Data rows >>

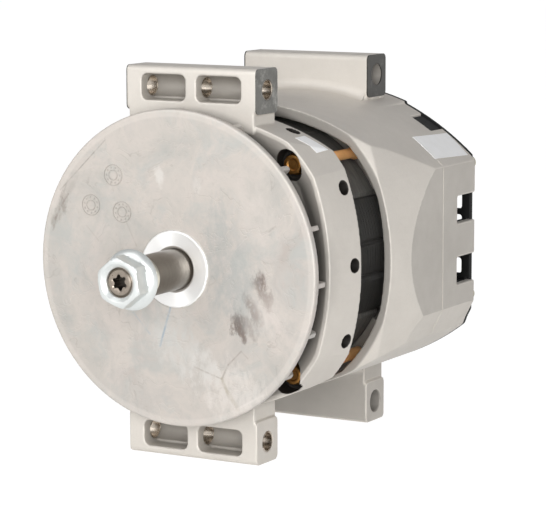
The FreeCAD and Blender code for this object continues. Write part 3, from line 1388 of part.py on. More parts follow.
def write_parts():
    DOCUMENT.recompute()
    for item in DOCUMENT.Objects:
        for word in ("Invalid", "Error"):
            if word in item.State:
                raise RuntimeError("%s is %s" % (item.Label, item.State))
    os.makedirs("parts", exist_ok=True)
    for node in NODES:
        shape = node.Shape
        if shape.isNull() or not shape.isValid():
            raise RuntimeError(node.Label + " has no valid shape")
        shape.exportStep("parts/%s.step" % node.Label)
        print(node.Label, len(shape.Solids), round(shape.Volume))


make_shaft()
make_shaft_nut()
make_fan()
make_fan_spacer()
make_bearings()
make_rotor_core()
make_pole_wheels()
make_front_housing()
make_front_lug_bushings()
make_bearing_retainer()
make_stator()
make_through_bolts()
make_rear_housing()
make_field_coil()
make_rectifier()
make_regulator()
make_terminals()
make_rear_cover()
write_parts()
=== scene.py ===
import json
import math

import bmesh
import bpy
import numpy as np
from mathutils import Matrix, Vector
from mathutils.bvhtree import BVHTree
from mathutils.kdtree import KDTree


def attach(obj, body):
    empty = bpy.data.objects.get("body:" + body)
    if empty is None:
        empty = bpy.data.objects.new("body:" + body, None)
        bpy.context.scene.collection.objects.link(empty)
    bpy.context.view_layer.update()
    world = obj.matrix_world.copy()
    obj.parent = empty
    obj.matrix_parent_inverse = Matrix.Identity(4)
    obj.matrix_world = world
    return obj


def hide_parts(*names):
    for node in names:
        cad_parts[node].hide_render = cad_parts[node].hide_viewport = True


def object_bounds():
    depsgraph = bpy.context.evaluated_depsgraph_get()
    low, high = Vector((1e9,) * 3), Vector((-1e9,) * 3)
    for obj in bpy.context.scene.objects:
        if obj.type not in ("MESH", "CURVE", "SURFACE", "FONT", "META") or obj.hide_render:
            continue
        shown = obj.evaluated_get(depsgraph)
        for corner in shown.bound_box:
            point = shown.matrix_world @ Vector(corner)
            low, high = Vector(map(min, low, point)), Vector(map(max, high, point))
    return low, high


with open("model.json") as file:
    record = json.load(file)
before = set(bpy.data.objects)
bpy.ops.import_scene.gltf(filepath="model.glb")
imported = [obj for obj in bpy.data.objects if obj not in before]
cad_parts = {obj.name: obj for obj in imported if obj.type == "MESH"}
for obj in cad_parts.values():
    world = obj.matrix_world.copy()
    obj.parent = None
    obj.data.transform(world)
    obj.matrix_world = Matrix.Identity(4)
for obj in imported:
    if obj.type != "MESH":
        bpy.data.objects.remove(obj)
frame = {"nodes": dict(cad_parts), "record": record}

# A heavy-duty alternator. Metres, with the shaft along Y, the pulley end at minus Y and Z up.
# The castings and the turned parts get rounded edges and fine surfaces over the fixed solids.

MM = 0.001
CAD_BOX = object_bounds()

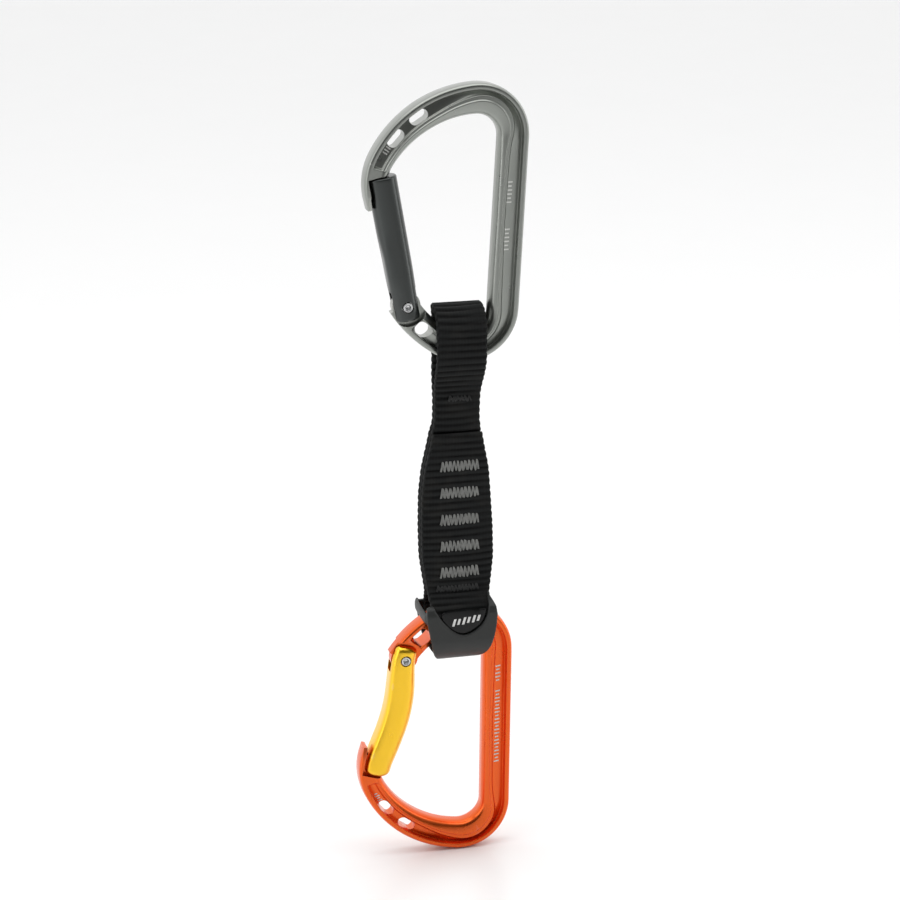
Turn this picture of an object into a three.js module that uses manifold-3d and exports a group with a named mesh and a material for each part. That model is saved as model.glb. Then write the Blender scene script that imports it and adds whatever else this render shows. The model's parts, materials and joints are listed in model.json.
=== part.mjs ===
// Climbing quickdraw: two hot-forged keylock carabiners joined by a short sewn sling.
// Millimetres, +Z up. Both carabiners lie in the XZ plane, spines toward +X and gates toward -X.
// The origin is the highest point inside the upper basket, where a bolt hanger carries the part.
import * as THREE from 'three';
import { mergeVertices } from 'three/addons/utils/BufferGeometryUtils.js';
import Module from 'manifold-3d';

const manifold = await Module();
manifold.setup();

const RUNNING_GAP = 0.3;

// ---- Carabiner frame: one bar bent round a path of arcs, seen from -Y, starting at the gate pin.
const PATH_START = [-21.7, -25.5];
const PATH_HEADING = -56.1;
const BASE_ARC = { radius: 40, turn: 29.9 };
const SLING_BEND = { radius: 13.2, turn: 116.1 };
const SPINE_LENGTH = 58.4;
const BASKET_CORNER = { radius: 12.5, turn: 96.4 };
const BASKET_ARC = { radius: 38.7, turn: 55.9 };
const NOSE_ARC = { radius: 18.4, turn: 50 };
const ARC_STEP = 7.5;
const SPINE_STEPS = 5;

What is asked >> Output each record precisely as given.

Written answer >>
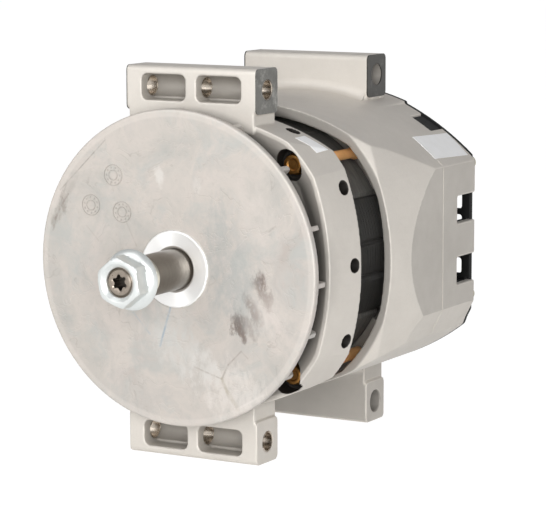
The FreeCAD and Blender code for this object continues. Write part 3, from line 1388 of part.py on. More parts follow.
def write_parts():
    DOCUMENT.recompute()
    for item in DOCUMENT.Objects:
        for word in ("Invalid", "Error"):
            if word in item.State:
                raise RuntimeError("%s is %s" % (item.Label, item.State))
    os.makedirs("parts", exist_ok=True)
    for node in NODES:
        shape = node.Shape
        if shape.isNull() or not shape.isValid():
            raise RuntimeError(node.Label + " has no valid shape")
        shape.exportStep("parts/%s.step" % node.Label)
        print(node.Label, len(shape.Solids), round(shape.Volume))


make_shaft()
make_shaft_nut()
make_fan()
make_fan_spacer()
make_bearings()
make_rotor_core()
make_pole_wheels()
make_front_housing()
make_front_lug_bushings()
make_bearing_retainer()
make_stator()
make_through_bolts()
make_rear_housing()
make_field_coil()
make_rectifier()
make_regulator()
make_terminals()
make_rear_cover()
write_parts()
=== scene.py ===
import json
import math

import bmesh
import bpy
import numpy as np
from mathutils import Matrix, Vector
from mathutils.bvhtree import BVHTree
from mathutils.kdtree import KDTree


def attach(obj, body):
    empty = bpy.data.objects.get("body:" + body)
    if empty is None:
        empty = bpy.data.objects.new("body:" + body, None)
        bpy.context.scene.collection.objects.link(empty)
    bpy.context.view_layer.update()
    world = obj.matrix_world.copy()
    obj.parent = empty
    obj.matrix_parent_inverse = Matrix.Identity(4)
    obj.matrix_world = world
    return obj


def hide_parts(*names):
    for node in names:
        cad_parts[node].hide_render = cad_parts[node].hide_viewport = True


def object_bounds():
    depsgraph = bpy.context.evaluated_depsgraph_get()
    low, high = Vector((1e9,) * 3), Vector((-1e9,) * 3)
    for obj in bpy.context.scene.objects:
        if obj.type not in ("MESH", "CURVE", "SURFACE", "FONT", "META") or obj.hide_render:
            continue
        shown = obj.evaluated_get(depsgraph)
        for corner in shown.bound_box:
            point = shown.matrix_world @ Vector(corner)
            low, high = Vector(map(min, low, point)), Vector(map(max, high, point))
    return low, high


with open("model.json") as file:
    record = json.load(file)
before = set(bpy.data.objects)
bpy.ops.import_scene.gltf(filepath="model.glb")
imported = [obj for obj in bpy.data.objects if obj not in before]
cad_parts = {obj.name: obj for obj in imported if obj.type == "MESH"}
for obj in cad_parts.values():
    world = obj.matrix_world.copy()
    obj.parent = None
    obj.data.transform(world)
    obj.matrix_world = Matrix.Identity(4)
for obj in imported:
    if obj.type != "MESH":
        bpy.data.objects.remove(obj)
frame = {"nodes": dict(cad_parts), "record": record}

# A heavy-duty alternator. Metres, with the shaft along Y, the pulley end at minus Y and Z up.
# The castings and the turned parts get rounded edges and fine surfaces over the fixed solids.

MM = 0.001
CAD_BOX = object_bounds()

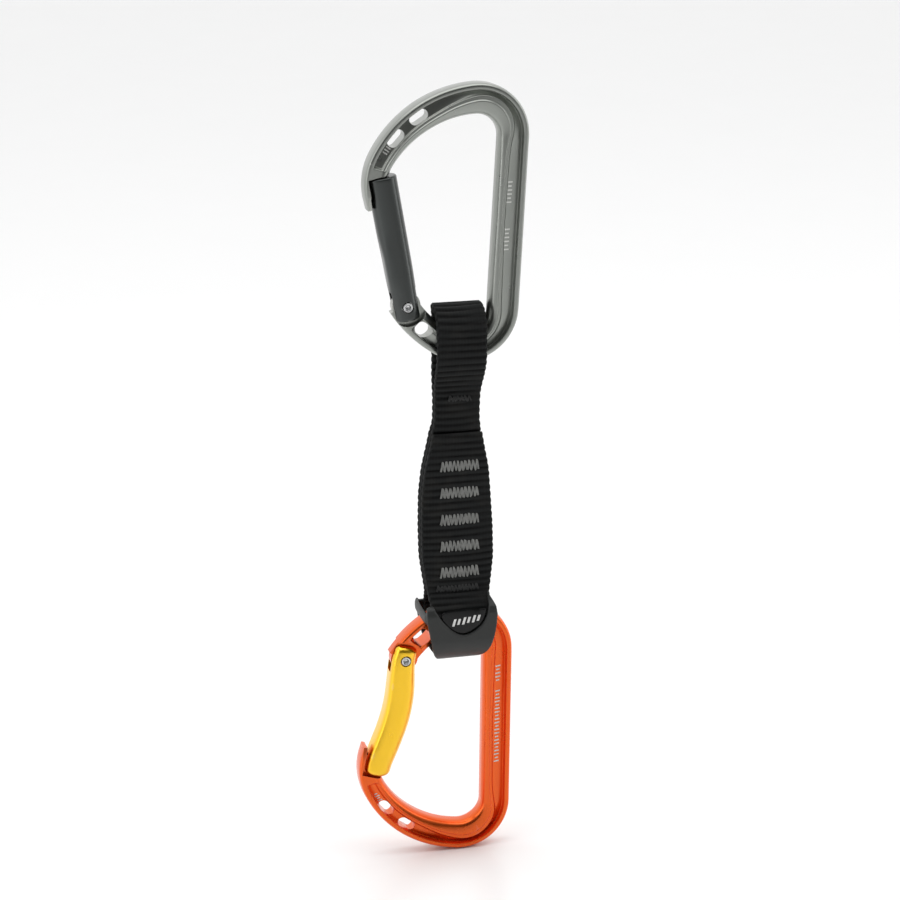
Turn this picture of an object into a three.js module that uses manifold-3d and exports a group with a named mesh and a material for each part. That model is saved as model.glb. Then write the Blender scene script that imports it and adds whatever else this render shows. The model's parts, materials and joints are listed in model.json.
=== part.mjs ===
// Climbing quickdraw: two hot-forged keylock carabiners joined by a short sewn sling.
// Millimetres, +Z up. Both carabiners lie in the XZ plane, spines toward +X and gates toward -X.
// The origin is the highest point inside the upper basket, where a bolt hanger carries the part.
import * as THREE from 'three';
import { mergeVertices } from 'three/addons/utils/BufferGeometryUtils.js';
import Module from 'manifold-3d';

const manifold = await Module();
manifold.setup();

const RUNNING_GAP = 0.3;

// ---- Carabiner frame: one bar bent round a path of arcs, seen from -Y, starting at the gate pin.
const PATH_START = [-21.7, -25.5];
const PATH_HEADING = -56.1;
const BASE_ARC = { radius: 40, turn: 29.9 };
const SLING_BEND = { radius: 13.2, turn: 116.1 };
const SPINE_LENGTH = 58.4;
const BASKET_CORNER = { radius: 12.5, turn: 96.4 };
const BASKET_ARC = { radius: 38.7, turn: 55.9 };
const NOSE_ARC = { radius: 18.4, turn: 50 };
const ARC_STEP = 7.5;
const SPINE_STEPS = 5;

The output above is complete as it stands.